Sixteen-year-old Lily Rice says what made it special for her was the overwhelming amount of love and support the community had for them. “Once we got to Kraków I felt so safe and welcomed. It was incredible to know we were a small part in such an amazing and joyful event. We have been through quite a bit this pilgrimage, but leaving today I can honestly say I wouldn’t change a thing. The hardships we faced opened my heart to God’s great mercy in the end.”
Nicole Shanks, 17, agrees. “I’m so glad I continued… Getting to express my faith with millions of other people is rare and the pope has the ability to light a fire under the youth of the Church and call us to action. Despite the journey being hard, if I had to do it over again I would without a doubt.”
Viviana says being part of WYD and sharing their story showed how their experience in Munich had a purpose. “I feel like we are all a representation of what Pope Francis is calling us to be– a proud generation of Catholics ready to stand up for our faith and ready to not let fear keep us from the love of Christ.”
Andrea says her own experience can be summarized in one word: joy. “I hope to bring the joy and mercy I’ve learned about and witnessed this week wherever I go and to all the endeavors I will encounter in my life.”
Devany Harrell, 18, says she leaves WYD with a greater sense of the Catholic community all over the world. “I have a greater desire to go out and share my faith and live it out in my everyday life. Pope Francis really made the point that the youth are important in the Church and that was really refreshing…it gives me courage to go out and do something with my faith.”
For 17-year-old Ana Szymanski, the highlights of the pilgrimage came from the Masses celebrated by Fr John Amsberry, a priest from Portland, OR, traveling with their group.
“Most of what I’m going to take home from WYD 2016 came from his homilies. For example, he was saying how mercy (from misericordia) means to relieve the misery of another person’s heart. In preparing for this trip, I was really hoping to get a better understanding of what mercy really is … I learned a lot from Fr. John, and because I understood this, I had the key for understanding what the pope has been saying.”

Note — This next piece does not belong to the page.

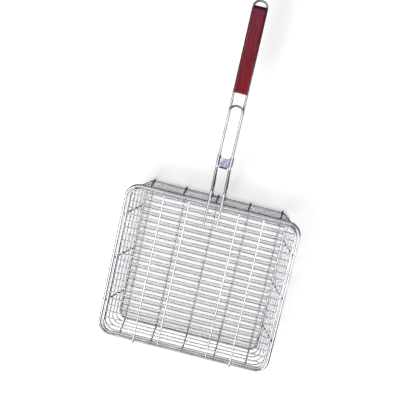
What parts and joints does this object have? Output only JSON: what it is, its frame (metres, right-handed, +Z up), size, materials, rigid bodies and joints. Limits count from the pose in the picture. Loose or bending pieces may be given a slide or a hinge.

As for Schrimpf, the group’s fearless leader throughout the eventful pilgrimage, he says he leaves his sixth WYD with a certain awe about the resilience of the teens. “I see them laughing and chatting even re-reading the pope’s messages on their phones and they seem normal. I think that’s because they are normal and what they went through doesn’t define who they are. Last year in our ministry we had a theme: ‘You won’t know who you are until you know whose you are.’ They know they are God’s and there is a certain sense of worth and value in knowing that. There is no fear. No condemnation. Just eternal hope that Christ is our loving Savior who calls us to be his ambassador’s here on earth and that he’ll never leave us. That makes me smile.”